Profile Image for Elizabeth.
Author 86 books73 followers
April 2, 2009
I read this book because Lois Gordon's excellent biography of Nancy Cunard cites it. Huxley apparently had a brief liason with Cunard and then made her a character in this book. I wish I could recognize the other players, all of whom were given absurd and suggestive names in Antic Hay. (Cunard is Mrs. Viveash.) It's largely satirical, and in equal measure bilious and hilarious. The writing is sharp and vivid, but the overall tone suggests the depth of disillusion that resulted from the disaster of the first world war. In that way, this is an acute portrait of the period.
Profile Image for Monica.
287 reviews9 followers
July 31, 2018
Really enjoyed this comic satire of a set of 1920s middle/upper class bohemian drifters - not unsympathetic characters - in the aftermath of the First World War. I didn't know what to expect when I picked it up, was rather dreading melodrama and exaggeration ala Evelyn Waugh but did not find it. In fact, the characters have enough warmth and the scenes are imbued with enough life, comedy and verisimilitude to keep one turning the pages until the end. I read it on one lazy Sunday and was thoroughly impressed. More Huxley please!
19 reviews
January 22, 2021
This book is not for those who read books for a story. This is a book for the word nerds. For the writers. For the appreciators of delicate humour. For me Antic Hay is a handbook for good writing. Antic Hay fills my vocabulary and my heart. I'm so in love with Huxley's word-weaving, wordsmithing through some dark labyrinths of his mind. It's simply delightful to read. And surprisingly deep cherries on top at times. Adore!

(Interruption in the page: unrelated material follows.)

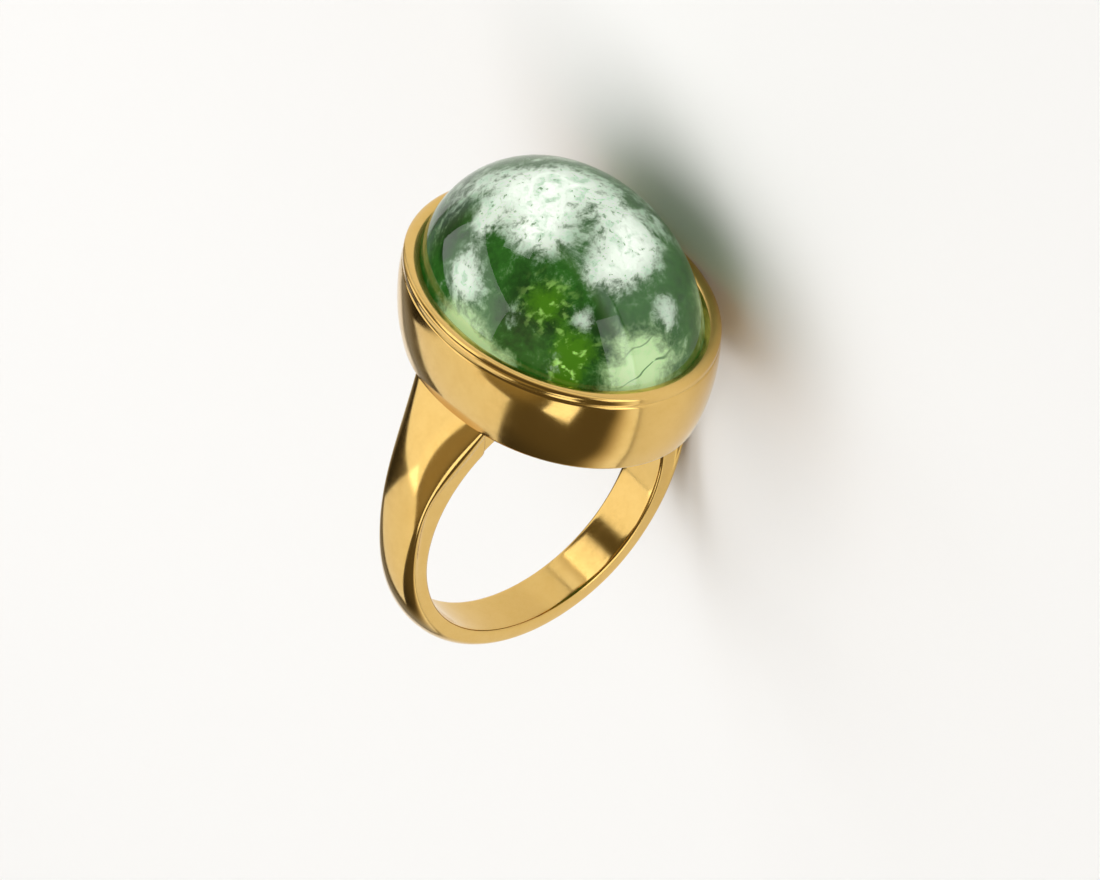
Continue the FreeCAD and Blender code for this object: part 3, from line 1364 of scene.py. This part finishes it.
@dataclass
class Studio:
    """Floor, soft lights and the camera."""

    centre: Triple = (0.0, 0.0, 0.01)
    floor_half: float = 4.0
    floor_colour: Colour = (0.82, 0.827, 0.84, 1.0)
    floor_wear: Wear = Wear(0.5, 0.6, 0.2, 0.0)
    floor_shine: float = 0.2
    lights: tuple[Softbox, ...] = (
        Softbox("back_left", 143.0, 44.0, 0.22, 0.3, 0.97),
        Softbox("left_window", 80.0, 46.0, 0.21, 0.34, 1.18),
        Softbox("small_patch", -120.0, 51.0, 0.15, 0.09, 1.6),
        Softbox("front_right", -75.0, 14.0, 0.36, 0.14, 1.25),
        Softbox("front_left", 32.0, 23.0, 0.11, 0.12, 1.45),
        Softbox("ceiling", 0.0, 88.0, 0.8, 0.8, 1.5, away=0.5, mirrored=False),
    )
    horizon: float = 1.1
    zenith: float = 0.11
    crown_gain: float = 0.24
    horizon_tint: Colour = (1.0, 1.0, 1.0, 1.0)
    zenith_tint: Colour = (1.0, 0.8, 0.45, 1.0)
    corner: Triple = (0.74, 0.67, 0.0)
    corner_gain: float = 0.25
    fade: Span = (0.06, 0.36)
    crown: Span = (0.84, 1.0)
    corner_step: Span = (0.3, 0.95)
    camera_azimuth: float = 42.57
    camera_elevation: float = 39.26
    camera_roll: float = 8.76
    camera_away: float = 500.0
    camera_aim: Triple = (0.0, 0.0, 5.0)
    camera_slide: tuple[float, float] = (0.579, -0.446)
    lens: float = 277.41

    def build(self, haze: HandlingHaze) -> None:
        """Set up the whole studio.

        Args:
            haze: group of the handling marks, which the floor uses too.
        """
        self._floor(haze)
        self._world()
        for light in self.lights:
            self._light(light)
        self._camera()
        bpy.context.scene.view_settings.view_transform = "Standard"

    def _floor(self, haze: HandlingHaze) -> None:
        """Lay a plain pale floor.

        Args:
            haze: group of the handling marks.
        """
        mesh = bpy.data.meshes.new("floor")
        half = self.floor_half
        corners = [(-half, -half, 0), (half, -half, 0), (half, half, 0), (-half, half, 0)]
        mesh.from_pydata(corners, [], [(0, 1, 2, 3)])
        floor = bpy.data.objects.new("floor", mesh)
        bpy.context.collection.objects.link(floor)
        material, graph, shader = new_material("pale_floor")
        worn = haze.add(graph, self.floor_wear)
        graph.feed(
            shader,
            Roughness=worn.outputs["Roughness"],
            Base_Color=self.floor_colour,
            Specular_IOR_Level=self.floor_shine,
        )
        mesh.materials.append(material)

    def _world(self) -> None:
        """Fill the room with grey that is lighter towards the horizon."""
        world = bpy.data.worlds.new("studio")
        world.use_nodes = True
        graph = Graph(world.node_tree)
        coords = graph.node("ShaderNodeTexCoord")
        height = graph.node("ShaderNodeSeparateXYZ", Vector=coords.outputs["Generated"])
        share = graph.ramp(height.outputs["Z"], *self.fade)
        gain = graph.math("MULTIPLY_ADD", share, self.zenith - self.horizon, self.horizon)
        crown = graph.ramp(height.outputs["Z"], *self.crown)
        gain = graph.math("MULTIPLY_ADD", crown, self.crown_gain, gain)
        facing = graph.node(
            "ShaderNodeVectorMath",
            {"operation": "DOT_PRODUCT"},
            in_0=coords.outputs["Generated"],
            in_1=self.corner,
        )
        dim = graph.ramp(facing.outputs["Value"], *self.corner_step)
        gain = graph.math(
            "MULTIPLY", gain, graph.math("MULTIPLY_ADD", dim, self.corner_gain - 1.0, 1.0)
        )
        tint = graph.blend(share, self.horizon_tint, self.zenith_tint)
        graph.feed(world.node_tree.nodes["Background"], Color=tint, Strength=gain)
        bpy.context.scene.world = world

    def _light(self, box: Softbox) -> None:
        """Hang one softbox, turned to the ring.

        Args:
            box: place, size and brightness of the light.
        """
        azimuth = math.radians(box.azimuth)
        elevation = math.radians(box.elevation)
        towards = Vector(
            (
                math.sin(azimuth) * math.cos(elevation),
                -math.cos(azimuth) * math.cos(elevation),
                math.sin(elevation),
            )
        )
        data = bpy.data.lights.new(box.name, "AREA")
        data.shape = "RECTANGLE"
        data.size = box.wide
        data.size_y = box.tall
        data.energy = box.brightness * math.pi * box.wide * box.tall
        lamp = bpy.data.objects.new(box.name, data)
        lamp.location = Vector(self.centre) + towards * box.away
        lamp.rotation_euler = towards.to_track_quat("Z", "Y").to_euler()
        lamp.visible_camera = False
        lamp.visible_glossy = box.mirrored
        bpy.context.collection.objects.link(lamp)

    def _camera(self) -> None:
        """Stand the camera where the photograph was taken from."""
        azimuth = math.radians(self.camera_azimuth)
        elevation = math.radians(self.camera_elevation)
        roll = math.radians(self.camera_roll)
        back = Vector(
            (
                -math.sin(azimuth) * math.cos(elevation),
                -math.cos(azimuth) * math.cos(elevation),
                math.sin(elevation),
            )
        )
        level = Vector((math.cos(azimuth), -math.sin(azimuth), 0.0))
        upright = back.cross(level)
        right = level * math.cos(roll) + upright * math.sin(roll)
        up = upright * math.cos(roll) - level * math.sin(roll)
        slide_right, slide_up = self.camera_slide
        place = Vector(self.camera_aim) + back * self.camera_away
        place += right * slide_right + up * slide_up
        turn = POSE.turned().to_matrix()
        data = bpy.data.cameras.new("camera")
        data.lens = self.lens
        data.sensor_width = 36.0
        data.clip_start = 0.01
        data.clip_end = 50.0
        camera = bpy.data.objects.new("camera", data)
        axes = Matrix((turn @ right, turn @ up, turn @ back)).transposed()
        camera.matrix_world = Matrix.Translation(POSE.matrix() @ place) @ axes.to_4x4()
        bpy.context.collection.objects.link(camera)
        bpy.context.scene.camera = camera


def main() -> None:
    """Build the ring and its studio."""
    logging.basicConfig(level=logging.INFO, format="%(name)s: %(message)s")
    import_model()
    haze = HandlingHaze()
    gold = PolishedGold().build(haze)
    skin = ClearSkin().build(haze)
    heart = CloudedHeart().build(SoftPatch())
    sweep = OvalSweep()
    Studio().build(haze)
    BezelCup().build(sweep, gold)
    Band().build(gold)
    Bridge().build(gold)
    Cabochon().build(sweep, skin, heart)


if __name__ == "__main__":
    main()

Profile Image for Partha Banerjee.
11 reviews8 followers
June 30, 2012
The first great novel of Huxley dealing with the disenchantment of affluent Britain with all kinds of belief systems leading to utter wastefulness and decadence. Huxley carefully dissects the idle pursuits that consume the rich and the famous, their boredom with everything, the lack of any meaning in their lives and the concomitant chaos that ensues.